Именно новизна и необычность поставленной задачи определила новизну и необычность творимой на глазах у читателя формы романа, которая должна быть максимально адекватна «роману жизни». Ибо Пушкин стремится решить задачу поистине небывалую – создать такое художественное произведение, которое, «преодолев литературность», воспринималось бы как внехудожественная реальность, как сама действительность, «не переставая при этом быть литературой» (Лотман Ю. М. В школе поэтического слова: Пушкин. Лермонтов. Гоголь. М., 1988. С. 85).

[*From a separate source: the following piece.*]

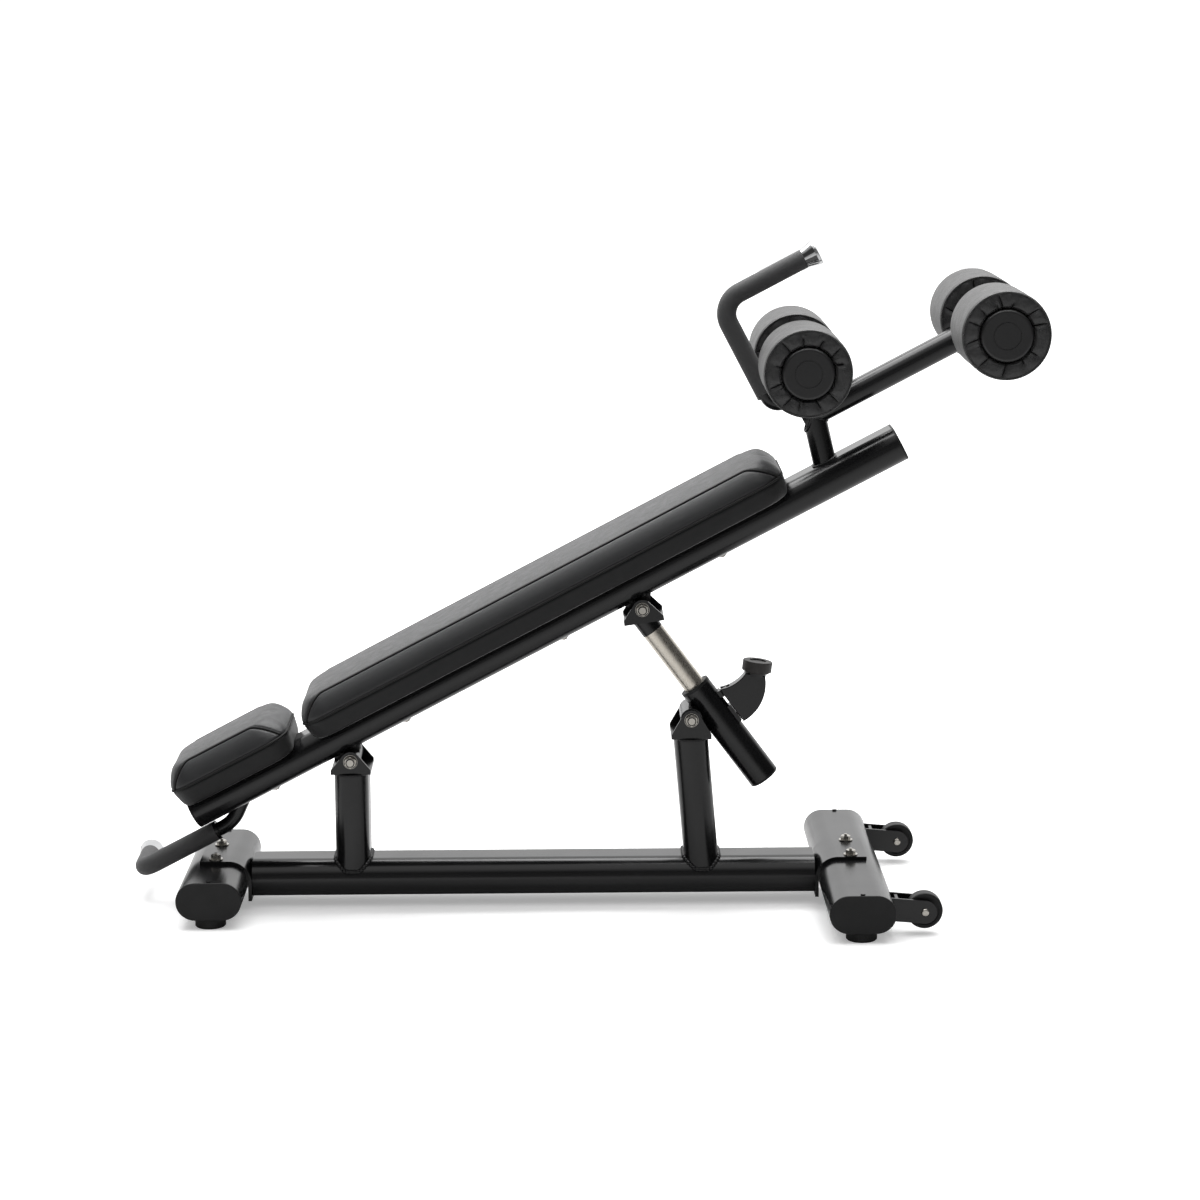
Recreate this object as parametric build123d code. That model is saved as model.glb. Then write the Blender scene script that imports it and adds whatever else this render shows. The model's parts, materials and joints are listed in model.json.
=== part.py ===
from build123d import *
import os
from math import cos, radians, sin

# Decline sit-up bench: a long sloping beam with two pads on a low H-shaped base,
# held up by a telescopic strut.  Millimetres, +Z up, +X towards the leg rollers,
# origin on the floor under the middle of the bench.

# ---------------------------------------------------------------- driving sizes
BEAM_SLOPE = 27.57                   # rise of the main beam towards the rollers, degrees
PIVOT_X, PIVOT_Z = -394.3, 262.7     # axis that the main beam tilts on
STRUT_PIN_X, STRUT_PIN_Z = 200.8, 332.6   # lower pin of the strut
STRUT_SLOPE = 53.4                   # strut axis below the horizontal, degrees
STRUT_REACH = 575.2                  # along the beam, tilt axis to upper strut pin

TUBE_THICK, TUBE_WIDE, TUBE_WALL = 60.0, 110.0, 3.0    # flat-oval tube of main beam and posts
CROSS_THICK, CROSS_WIDE = 66.0, 113.0                  # flat-oval tube of the whole base
BASE_AXIS_Z = 50.0
HEAD_BAR_X, HEAD_BAR_HALF = -633.0, 186.2
WHEEL_BAR_X, WHEEL_BAR_HALF = 480.0, 299.0
CAP_THICK = 3.0

FOOT_RADIUS, FOOT_EDGE = 26.5, 3.5
SADDLE_THICK, SADDLE_HALF, SADDLE_REACH = 6.0, 65.0, 27.0
SADDLE_BOLT_Y = 50.0

POST_X = PIVOT_X
POST_SHOE = 15.0                     # the posts' feet end this far above the beam's axis
STRUT_POST_TOP_X, STRUT_POST_LEAN = 200.2, 4.87
EAR_SPAN, EAR_THICK, EAR_BASE, EAR_TOP_R = 100.0, 5.0, 70.0, 17.0
PIVOT_PIN_DROP, STRUT_PIN_DROP, UPPER_PIN_DROP = 23.3, 34.5, 24.0
UPPER_CLEVIS_TILT = 8.3

BOLT_R = 6.0                         # M12 pivot bolts
WASHER_R, WASHER_THICK = 12.3, 2.0
NUT_FLATS, NUT_THICK = 18.0, 9.0
BOSS_R, BOSS_HALF = 17.0, 44.0
STRUT_BOSS_R = 15.0
STRUT_BOSS_BORE = 10.2               # open pivot: the bolt has room to drift here
BUSH_R = 9.0
RUNNING = 0.05                       # radial clearance of the turning fits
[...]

Вот почему на протяжении всего повествования читателю настойчиво внушается мысль о необычности «новорожденного творенья», его ориентации на неупорядоченную и непредсказуемую жизнь во всей ее сложности, изменчивости, многообразии, случайности. Как признается автор, не только образы героев, но и сам план «свободного романа» долгое время были ему не ясны. С этим финальным признанием прямо перекликается начальная – опять же в посвящении – автохарактеристика нового произведения как «собранья пестрых глав», весьма различных по своему содержанию и своей тональности, – «полусмешных, полупечальных, простонародных, идеальных». Отсюда же – импровизационность и видимая «бессвязность» поэтического рассказа, его подчеркнутая мозаичность, дробность.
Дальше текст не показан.